Kisahnya terjadi pada suatu musim haji. Saat itu berhimpunlah tiga ulama ahlul: Ishaq bin Rahawayh, Ahmad dan Yahya bin Ma’in. Mereka hendak menemui Imam Abdurrazaq, penulis Al Mushannaf. Tetapi di pintu Masjidil Haram terlihat seorang pemuda berwibawa. Dia duduk dikursi indah dan dikelilingi oleh begitu banyak orang yang bergantian menanyakan berbagai macam persoalan dan fiqih.
Ketiga alim itu bertanya, “Siapakah pemuda ini?” Seseorang menjawab, “Fakihnya Quraisy dari Bani Muthalib, Muhammad bin Idris.” Selama ini ketiganya baru mendengar nama Asy Syafi’i yang mahsyur; baru pertama kali ini mereka melihatnya. Sungguh masih muda dan tawadhu. Yahya bin Ma’in pakar dalam Jahr wat Ta’dil (ilmu kritik kelayakan rawi) segera menyuruh Imam Ahmad menguji Imam Syafi’i. “Tanyakan padanya tentang perkataan Nabi saw: ‘Biarkan burung dalam sangkarnya!‘” ujar Yahya (H.R. Abu Dawud 2835, Ahmad 6/381-422, Al Humaidi 345, Ath Thayalisi 1634, At Tirmidzi 1516, An Nasa’i 7/164, Ibnu Majah 3163)

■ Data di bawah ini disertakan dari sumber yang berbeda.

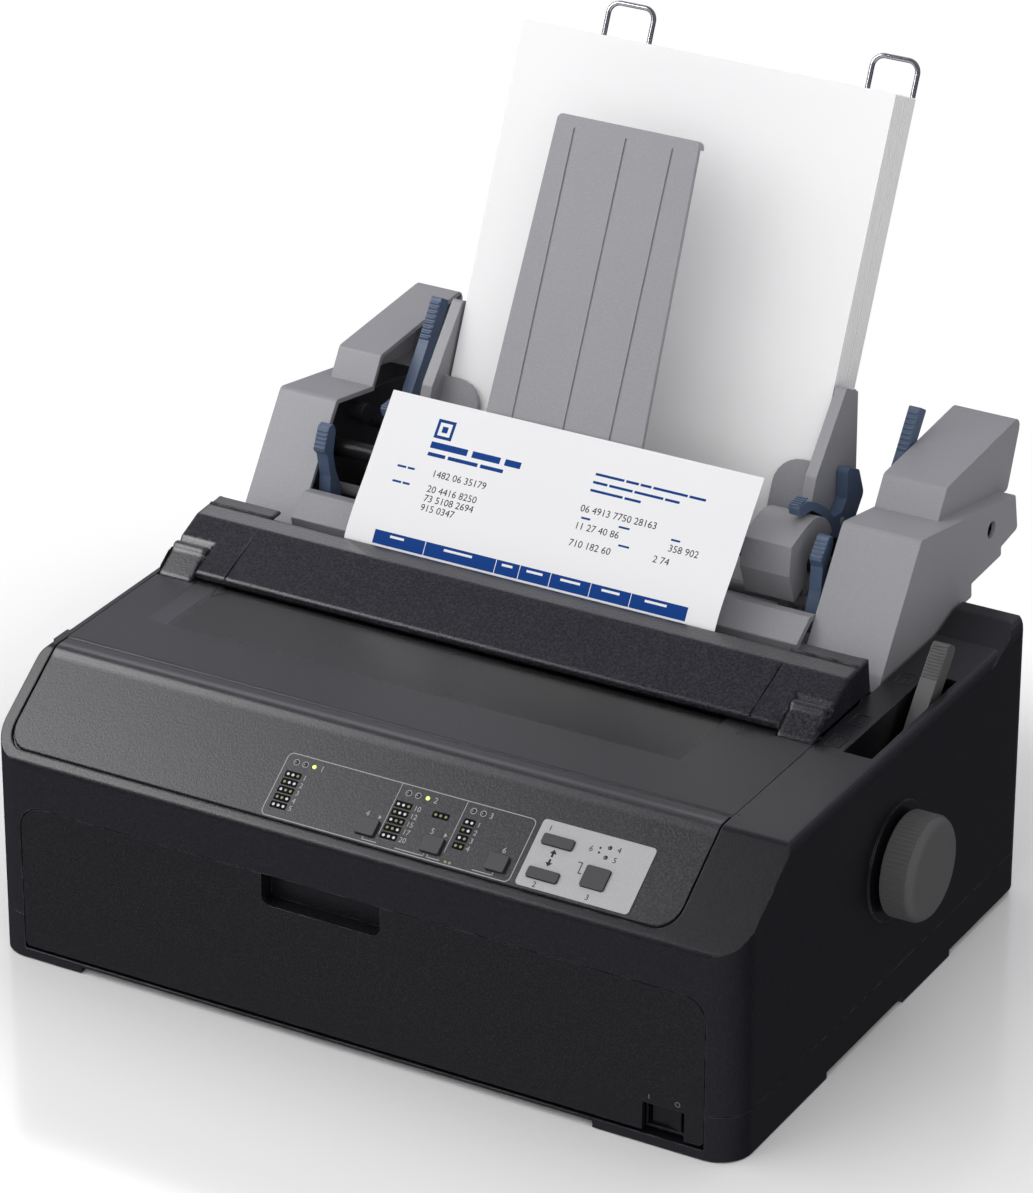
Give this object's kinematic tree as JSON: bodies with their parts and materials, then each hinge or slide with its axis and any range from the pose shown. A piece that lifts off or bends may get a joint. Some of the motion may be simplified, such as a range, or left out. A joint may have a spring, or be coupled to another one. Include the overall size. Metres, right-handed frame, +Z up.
{
  "type": "dot matrix printer",
  "caption": "Desktop impact printer with a hinged smoked cover, front door, control panel, platen knob and a cut sheet feeder on top.",
  "frame": {"origin": "under the middle of the whole object's box, on the plane of the feet", "axes": "+X to the printer's right, +Y to the rear, +Z up; the control panel faces -Y"},
  "size_m": [0.431, 0.4084, 0.3863],
  "materials": {
    "case_shell": "fine grained moulding",
    "panel": "fine grained moulding",
    "door": "fine grained moulding",
    "foot_rubber": "plain",
    "screw_steel": "zinc plated",
    "grey_plate": "satin print plate",
    "light_lens": "clear lens, three lit",
    "button": "satin",
    "smoked_window": "smoked clear plastic",
    "cover_bar": "coarse grained moulding",
    "black_plastic": "plain moulding",
    "lever_grey": "satin moulding",
    "knob": "satin, fluted rim",
    "lever_blue": "satin moulding",
    "feeder_grey": "fine grained moulding",
    "stacker_grey": "satin moulding",
    "sheet_steel": "galvanised sheet",
    "bright_steel": "ground steel",
    "platen_rubber": "ground rubber",
    "gear_plastic": "natural acetal",
    "brass_gear": "machined",
    "motor_metal": "plated can",
    "head_metal": "die cast, dark",
    "belt_rubber": "toothed belt",
    "board": "glass fibre board",
    "supply_metal": "pressed cage",
    "roller_rubber": "grooved rubber",
    "copy_paper": "plain sheets",
    "printed_paper": "plain sheet with blank form rules"
  },
  "bodies": {
    "case": {"lower_case": "case_shell", "upper_case": "case_shell", "control_panel": "panel", "rubber_feet": "foot_rubber", "case_screws": "screw_steel", "button_plate": "grey_plate", "panel_lights": "light_lens", "switch_frame": "black_plastic", "ribbon_cartridge": "black_plastic", "interface_ports": "black_plastic", "power_inlet": "black_plastic", "feeder_side_plates": "black_plastic", "feeder_left_housing": "feeder_grey", "feeder_right_housing": "feeder_grey", "feeder_frame": "feeder_grey", "stacker": "stacker_grey", "base_frame": "sheet_steel", "side_frames": "sheet_steel", "carriage_rails": "bright_steel", "paper_wires": "bright_steel", "feed_motor": "motor_metal", "carriage_motor": "motor_metal", "drive_belt": "belt_rubber", "circuit_boards": "board", "power_supply": "supply_metal", "paper_stack": "copy_paper", "printed_sheet": "printed_paper"},
    "cover": {"cover_window": "smoked_window", "cover_bar": "cover_bar"},
    "door": {"front_cover": "door"},
    "rocker": {"power_rocker": "black_plastic"},
    "release": {"release_lever": "lever_grey"},
    "thickness": {"thickness_lever": "lever_blue"},
    "platen": {"platen_roller": "platen_rubber", "platen_shaft": "bright_steel", "platen_gear": "gear_plastic", "feed_knob": "knob"},
    "pinion": {"motor_pinion": "brass_gear"},
    "print_carriage": {"carriage": "black_plastic", "print_head": "head_metal"},
    "drive_pulley": {"motor_pulley": "gear_plastic"},
    "return_pulley": {"idler_pulley": "gear_plastic"},
    "ribbon_winder": {"ribbon_knob": "black_plastic"},
    "font_key": {"font_button": "button"},
    "pitch_key": {"pitch_button": "button"},
    "set_key": {"set_button": "button"},
    "load_key": {"load_button": "button"},
    "feed_key": {"feed_button": "button"},
    "pause_key": {"pause_button": "button"},
    "left_edge_guide": {"left_guide": "feeder_grey"},
    "right_edge_guide": {"right_guide": "feeder_grey"},
    "left_lock": {"left_lock_lever": "lever_blue"},
    "right_lock": {"right_lock_lever": "lever_blue"},
    "left_set": {"left_set_lever": "lever_blue"},
    "right_set": {"right_set_lever": "lever_blue"},
    "left_hook": {"left_hook_lever": "lever_blue"},
    "right_hook": {"right_hook_lever": "lever_blue"},
    "pickup": {"pickup_shaft": "bright_steel"},
    "left_roller": {"left_pickup_roller": "roller_rubber"},
    "right_roller": {"right_pickup_roller": "roller_rubber"}
  },
  "joints": [
    {"name": "cover_hinge", "type": "hinge", "parent": "case", "child": "cover", "pos_m": [-0.026, -0.14018, 0.1445], "axis": [1, 0, 0], "range_deg": [0, 75]},
    {"name": "door_hinge", "type": "hinge", "parent": "case", "child": "door", "pos_m": [-0.01, -0.20098, 0.0105], "axis": [1, 0, 0], "range_deg": [0, 90]},
    {"name": "power_switch", "type": "hinge", "parent": "case", "child": "rocker", "pos_m": [0.1565, -0.19418, 0.0151], "axis": [0, 0, 1], "range_deg": [0, 12]},
    {"name": "release_lever_tilt", "type": "hinge", "parent": "case", "child": "release", "pos_m": [0.1805, -0.02618, 0.094], "axis": [1, 0, 0], "range_deg": [-2, 60]},
    {"name": "thickness_lever_tilt", "type": "hinge", "parent": "case", "child": "thickness", "pos_m": [0.133, -0.08618, 0.072], "axis": [1, 0, 0], "range_deg": [0, 30]},
    {"name": "platen_turn", "type": "hinge", "parent": "case", "child": "platen", "pos_m": [-0.0105, -0.04418, 0.086], "axis": [1, 0, 0], "continuous": true},
    {"name": "pinion_turn", "type": "hinge", "parent": "case", "child": "pinion", "pos_m": [-0.1905, -0.01218, 0.062], "axis": [1, 0, 0], "continuous": true},
    {"name": "carriage_travel", "type": "slide", "parent": "case", "child": "print_carriage", "axis": [1, 0, 0], "range_m": [0, 0.23]},
    {"name": "drive_pulley_turn", "type": "hinge", "parent": "case", "child": "drive_pulley", "pos_m": [-0.1605, -0.12218, 0.075], "axis": [0, 0, 1], "continuous": true},
    {"name": "return_pulley_turn", "type": "hinge", "parent": "case", "child": "return_pulley", "pos_m": [0.1215, -0.12218, 0.075], "axis": [0, 0, 1], "continuous": true},
    {"name": "ribbon_winder_turn", "type": "hinge", "parent": "case", "child": "ribbon_winder", "pos_m": [-0.1505, -0.12618, 0.125], "axis": [0, 0, 1], "continuous": true},
    {"name": "left_set_tilt", "type": "hinge", "parent": "case", "child": "left_set", "pos_m": [-0.1645, 0.09882, 0.172], "axis": [1, 0, 0], "range_deg": [0, 25]},
    {"name": "right_set_tilt", "type": "hinge", "parent": "case", "child": "right_set", "pos_m": [0.1099, 0.09882, 0.172], "axis": [1, 0, 0], "range_deg": [0, 25]},
    {"name": "left_hook_tilt", "type": "hinge", "parent": "case", "child": "left_hook", "pos_m": [-0.17015, 0.03982, 0.154], "axis": [1, 0, 0], "range_deg": [0, 18]},
    {"name": "right_hook_tilt", "type": "hinge", "parent": "case", "child": "right_hook", "pos_m": [0.10625, 0.03982, 0.154], "axis": [1, 0, 0], "range_deg": [0, 18]},
    {"name": "left_guide_slide", "type": "slide", "parent": "case", "child": "left_edge_guide", "axis": [-1, 0, 0], "range_m": [0, 0.012]},
    {"name": "right_guide_slide", "type": "slide", "parent": "case", "child": "right_edge_guide", "axis": [1, 0, 0], "range_m": [0, 0.006]},
    {"name": "left_lock_tilt", "type": "hinge", "parent": "left_edge_guide", "child": "left_lock", "pos_m": [-0.1413, 0.09582, 0.182], "axis": [-1, 0, 0], "range_deg": [0, 12]},
    {"name": "right_lock_tilt", "type": "hinge", "parent": "right_edge_guide", "child": "right_lock", "pos_m": [0.0898, 0.09582, 0.182], "axis": [-1, 0, 0], "range_deg": [0, 12]},
    {"name": "pickup_turn", "type": "hinge", "parent": "case", "child": "pickup", "pos_m": [-0.0205, 0.05582, 0.177], "axis": [1, 0, 0], "continuous": true},
    {"name": "left_roller_turn", "type": "hinge", "parent": "left_edge_guide", "child": "left_roller", "pos_m": [-0.1205, 0.05582, 0.177], "axis": [1, 0, 0], "continuous": true},
    {"name": "right_roller_turn", "type": "hinge", "parent": "right_edge_guide", "child": "right_roller", "pos_m": [0.0755, 0.05582, 0.177], "axis": [1, 0, 0], "continuous": true},
    {"name": "font_button_press", "type": "slide", "parent": "case", "child": "font_key", "axis": [0, 0.5798, -0.8148], "range_m": [0, 0.0012], "stiffness_N_per_m": 500, "springref_m": -0.0004},
    {"name": "pitch_button_press", "type": "slide", "parent": "case", "child": "pitch_key", "axis": [0, 0.5798, -0.8148], "range_m": [0, 0.0012], "stiffness_N_per_m": 500, "springref_m": -0.0004},
    {"name": "set_button_press", "type": "slide", "parent": "case", "child": "set_key", "axis": [0, 0.5798, -0.8148], "range_m": [0, 0.0012], "stiffness_N_per_m": 500, "springref_m": -0.0004},
    {"name": "load_button_press", "type": "slide", "parent": "case", "child": "load_key", "axis": [0, 0.5798, -0.8148], "range_m": [0, 0.0012], "stiffness_N_per_m": 500, "springref_m": -0.0004},
    {"name": "feed_button_press", "type": "slide", "parent": "case", "child": "feed_key", "axis": [0, 0.5798, -0.8148], "range_m": [0, 0.0012], "stiffness_N_per_m": 500, "springref_m": -0.0004},
    {"name": "pause_button_press", "type": "slide", "parent": "case", "child": "pause_key", "axis": [0, 0.5798, -0.8148], "range_m": [0, 0.0012], "stiffness_N_per_m": 500, "springref_m": -0.0004}
  ],
  "couplings": [
    {"joint": "pinion_turn", "follows": "platen_turn", "ratio": -3},
    {"joint": "drive_pulley_turn", "follows": "carriage_travel", "rad_per_m": -166.67},
    {"joint": "return_pulley_turn", "follows": "carriage_travel", "rad_per_m": -166.67},
    {"joint": "right_set_tilt", "follows": "left_set_tilt", "ratio": 1},
    {"joint": "left_roller_turn", "follows": "pickup_turn", "ratio": 1},
    {"joint": "right_roller_turn", "follows": "pickup_turn", "ratio": 1}
  ]
}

Ahmad menanyai Yahya, “Apa tafsirnya?” Kata Yahya, “Sepahamku, biarkanlah burung dalam sarangnya, yakni pada malam hari.” Imam Ahmad tersenyum, sebab tafsir itu darinya. Ishaq bin Rahawayh menyahut, “Baiklah, aku yang akan menanyai!” Maka dia memanggil Syafi’i, “Wahai pemuda Bani Muthalib!”
“Ya wahai alimnya orang Persia!” sahut Asy Syafi’i. Lalu Ishaq menanyakan tafsir itu. Yang ditanya tersenyum tawadhu. “Aku mendengar bahwa sahabat kalian Ahmad bin Hambal menafsirkannya sebagai : biarkan burung dalam sarangannya, yakni pada malam hari.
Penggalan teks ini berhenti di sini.